--- start of TASK MATERIAL ---

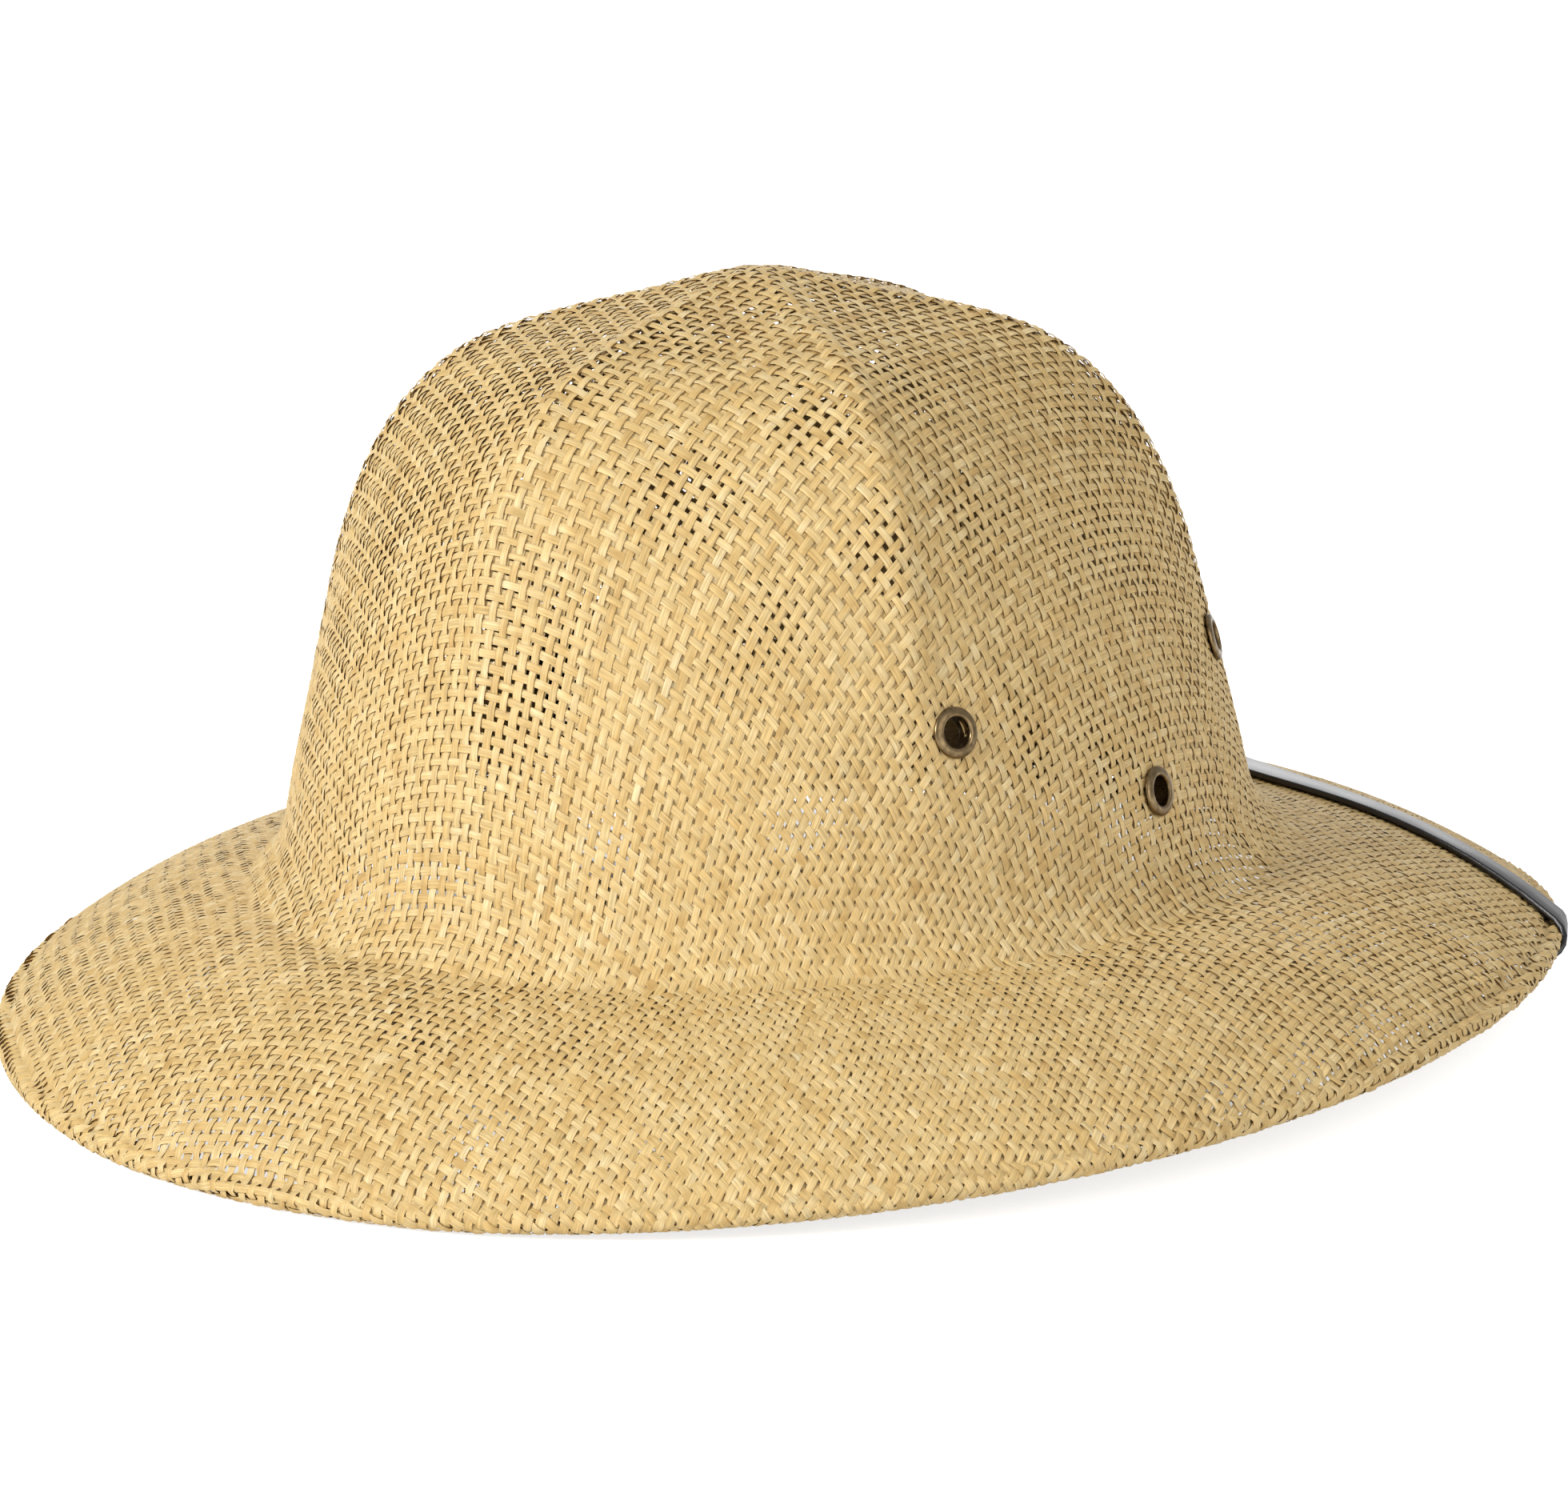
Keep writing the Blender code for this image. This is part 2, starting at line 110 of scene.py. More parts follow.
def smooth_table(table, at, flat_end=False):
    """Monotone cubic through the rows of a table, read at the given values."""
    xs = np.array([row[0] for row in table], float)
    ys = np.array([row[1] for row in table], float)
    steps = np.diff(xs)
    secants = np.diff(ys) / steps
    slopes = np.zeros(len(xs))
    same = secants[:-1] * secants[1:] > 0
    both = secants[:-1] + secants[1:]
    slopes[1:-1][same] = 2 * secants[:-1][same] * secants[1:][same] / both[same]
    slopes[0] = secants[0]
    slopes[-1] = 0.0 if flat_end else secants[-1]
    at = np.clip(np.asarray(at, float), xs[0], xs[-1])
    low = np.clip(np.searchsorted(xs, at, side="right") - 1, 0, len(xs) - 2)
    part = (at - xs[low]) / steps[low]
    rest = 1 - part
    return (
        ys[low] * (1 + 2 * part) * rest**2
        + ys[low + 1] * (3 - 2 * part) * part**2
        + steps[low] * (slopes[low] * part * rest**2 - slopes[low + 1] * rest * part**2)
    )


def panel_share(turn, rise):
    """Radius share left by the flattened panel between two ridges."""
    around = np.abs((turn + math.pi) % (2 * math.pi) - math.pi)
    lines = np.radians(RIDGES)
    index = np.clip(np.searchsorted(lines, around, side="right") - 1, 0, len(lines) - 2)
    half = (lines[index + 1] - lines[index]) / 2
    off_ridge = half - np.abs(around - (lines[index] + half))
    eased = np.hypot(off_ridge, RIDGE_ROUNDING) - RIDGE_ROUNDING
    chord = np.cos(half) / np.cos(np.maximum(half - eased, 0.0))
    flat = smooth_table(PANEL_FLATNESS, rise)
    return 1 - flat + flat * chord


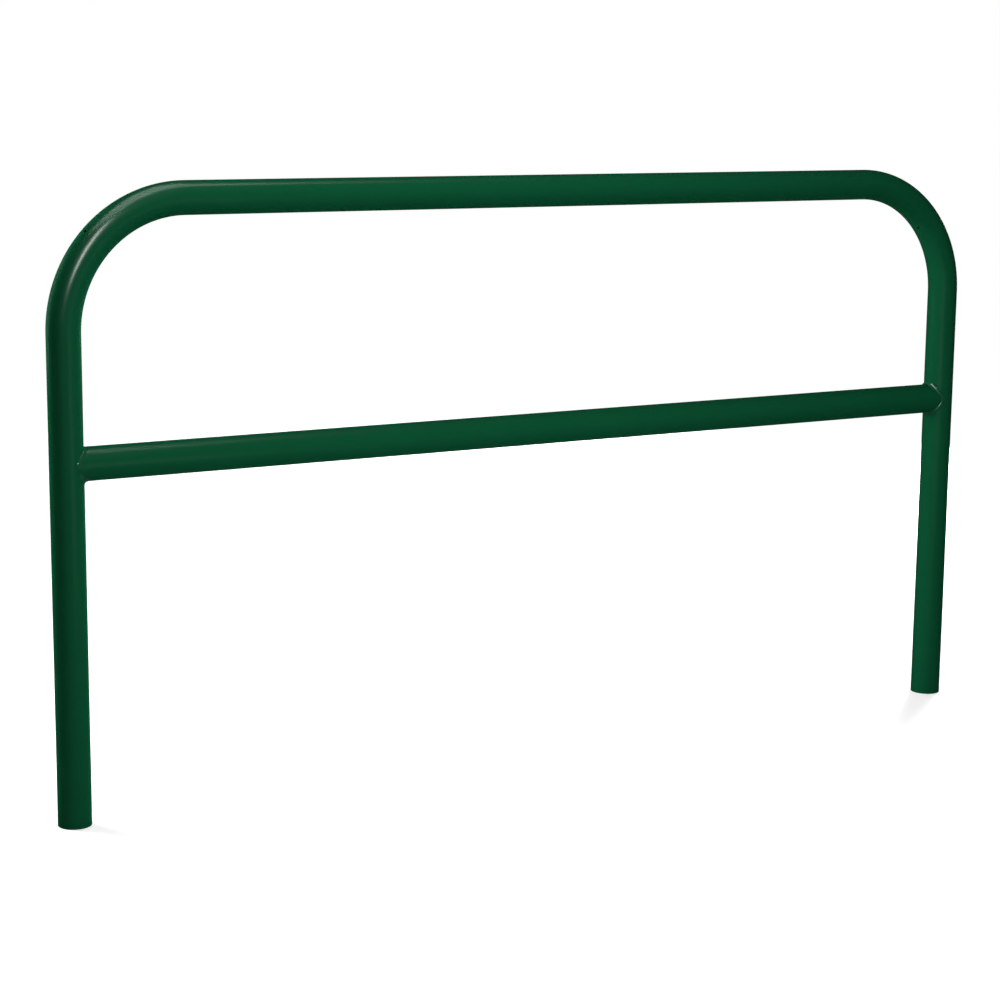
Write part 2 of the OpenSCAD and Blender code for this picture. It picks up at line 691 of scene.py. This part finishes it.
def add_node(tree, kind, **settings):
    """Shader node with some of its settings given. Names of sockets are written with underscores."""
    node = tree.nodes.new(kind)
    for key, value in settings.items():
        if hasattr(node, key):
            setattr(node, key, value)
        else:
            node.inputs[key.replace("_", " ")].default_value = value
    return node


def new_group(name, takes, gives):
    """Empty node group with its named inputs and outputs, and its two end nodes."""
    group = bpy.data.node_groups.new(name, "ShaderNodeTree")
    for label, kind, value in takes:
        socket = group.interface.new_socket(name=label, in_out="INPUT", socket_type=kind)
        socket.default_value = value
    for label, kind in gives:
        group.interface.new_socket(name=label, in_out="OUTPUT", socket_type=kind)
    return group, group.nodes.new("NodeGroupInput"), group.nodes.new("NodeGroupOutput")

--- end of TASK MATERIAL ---
--- start of TASK MATERIAL ---

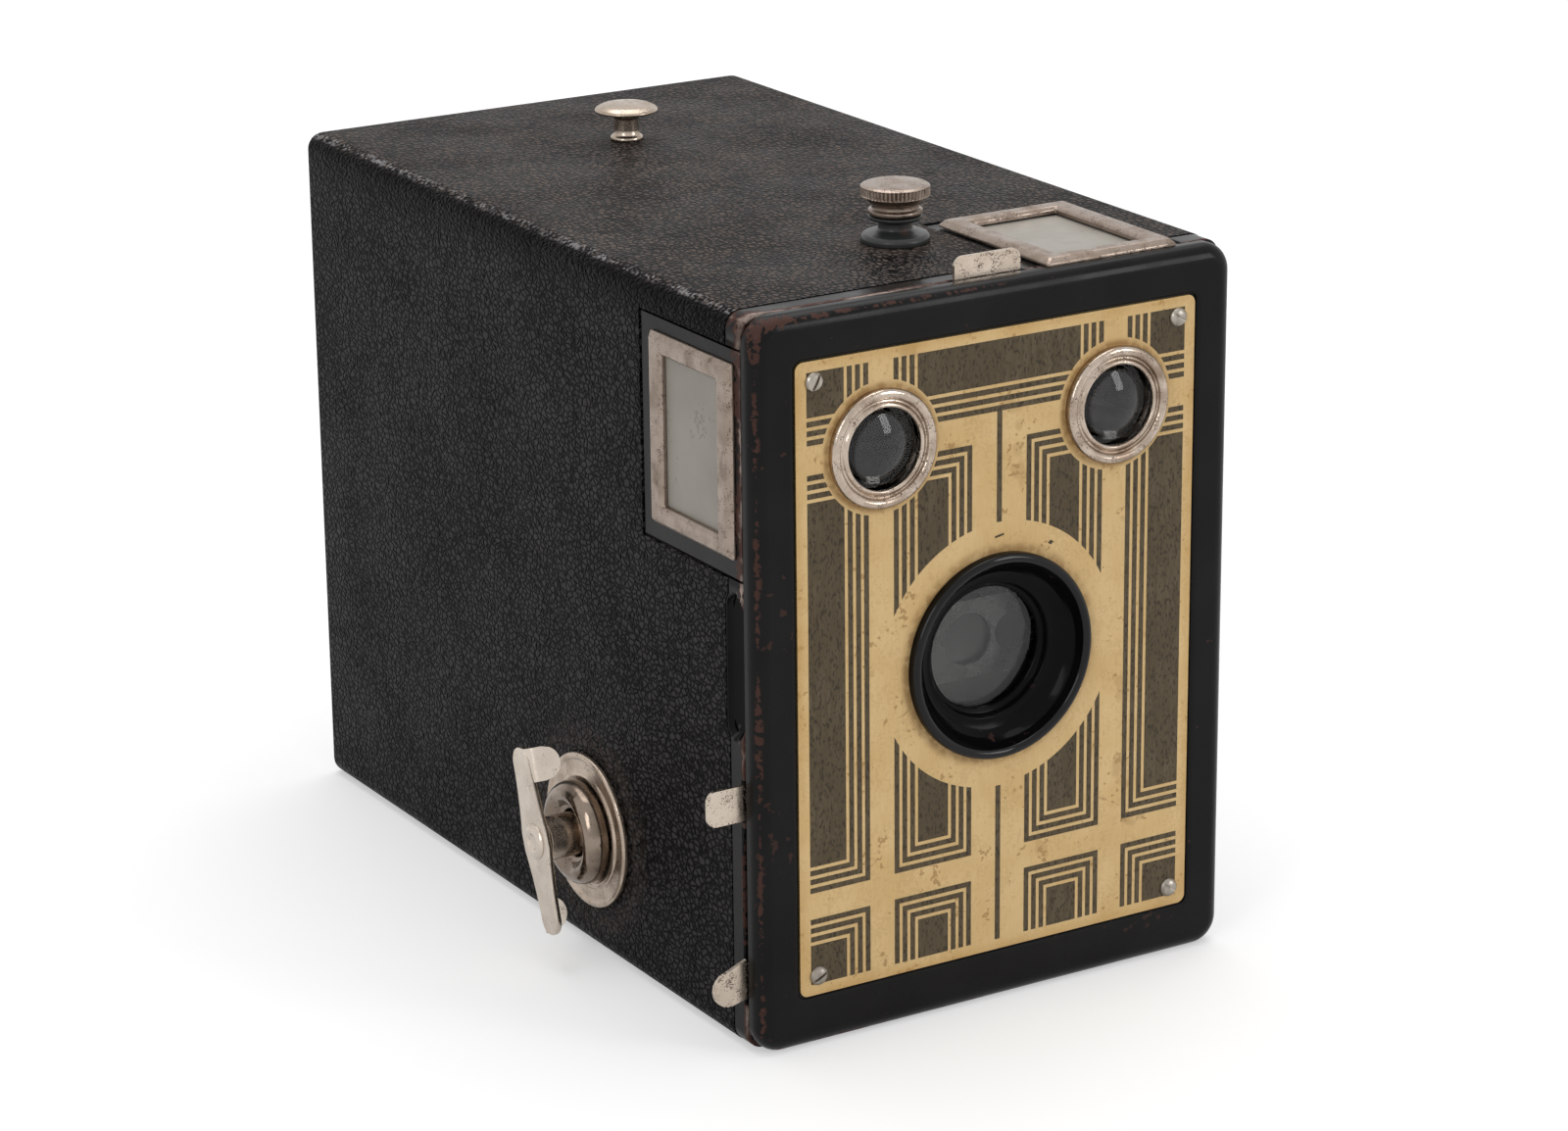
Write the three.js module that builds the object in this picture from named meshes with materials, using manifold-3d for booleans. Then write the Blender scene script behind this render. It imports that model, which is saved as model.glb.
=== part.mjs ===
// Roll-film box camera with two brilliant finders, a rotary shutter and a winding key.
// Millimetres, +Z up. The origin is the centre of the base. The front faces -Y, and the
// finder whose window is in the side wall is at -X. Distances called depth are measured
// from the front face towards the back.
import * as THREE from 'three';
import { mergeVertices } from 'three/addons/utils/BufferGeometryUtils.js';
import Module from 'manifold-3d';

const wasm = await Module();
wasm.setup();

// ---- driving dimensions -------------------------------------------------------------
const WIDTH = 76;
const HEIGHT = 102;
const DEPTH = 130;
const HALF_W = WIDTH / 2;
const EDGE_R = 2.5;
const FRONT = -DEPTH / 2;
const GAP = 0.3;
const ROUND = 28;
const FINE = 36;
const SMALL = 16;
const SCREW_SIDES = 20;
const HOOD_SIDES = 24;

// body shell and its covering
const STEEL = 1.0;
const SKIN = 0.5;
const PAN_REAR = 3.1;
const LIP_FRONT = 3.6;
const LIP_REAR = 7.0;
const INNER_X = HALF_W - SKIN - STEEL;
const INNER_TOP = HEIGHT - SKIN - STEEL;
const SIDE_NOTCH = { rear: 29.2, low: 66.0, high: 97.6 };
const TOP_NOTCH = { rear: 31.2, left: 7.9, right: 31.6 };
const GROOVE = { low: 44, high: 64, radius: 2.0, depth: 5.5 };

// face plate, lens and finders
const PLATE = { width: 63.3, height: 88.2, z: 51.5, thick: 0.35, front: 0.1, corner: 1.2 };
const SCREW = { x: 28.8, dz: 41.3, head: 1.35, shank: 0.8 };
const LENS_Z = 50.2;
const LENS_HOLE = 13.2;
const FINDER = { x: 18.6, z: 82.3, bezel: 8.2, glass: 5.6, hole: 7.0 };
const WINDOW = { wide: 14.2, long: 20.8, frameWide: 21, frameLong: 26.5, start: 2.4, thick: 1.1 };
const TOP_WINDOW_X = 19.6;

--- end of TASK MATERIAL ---

— WHAT IS EXPECTED —
Copy all lines of the listing above that contain the string "with".

— WRITTEN REPLY —
    """Shader node with some of its settings given. Names of sockets are written with underscores."""
    """Empty node group with its named inputs and outputs, and its two end nodes."""
Write the three.js module that builds the object in this picture from named meshes with materials, using manifold-3d for booleans. Then write the Blender scene script behind this render. It imports that model, which is saved as model.glb.
// Roll-film box camera with two brilliant finders, a rotary shutter and a winding key.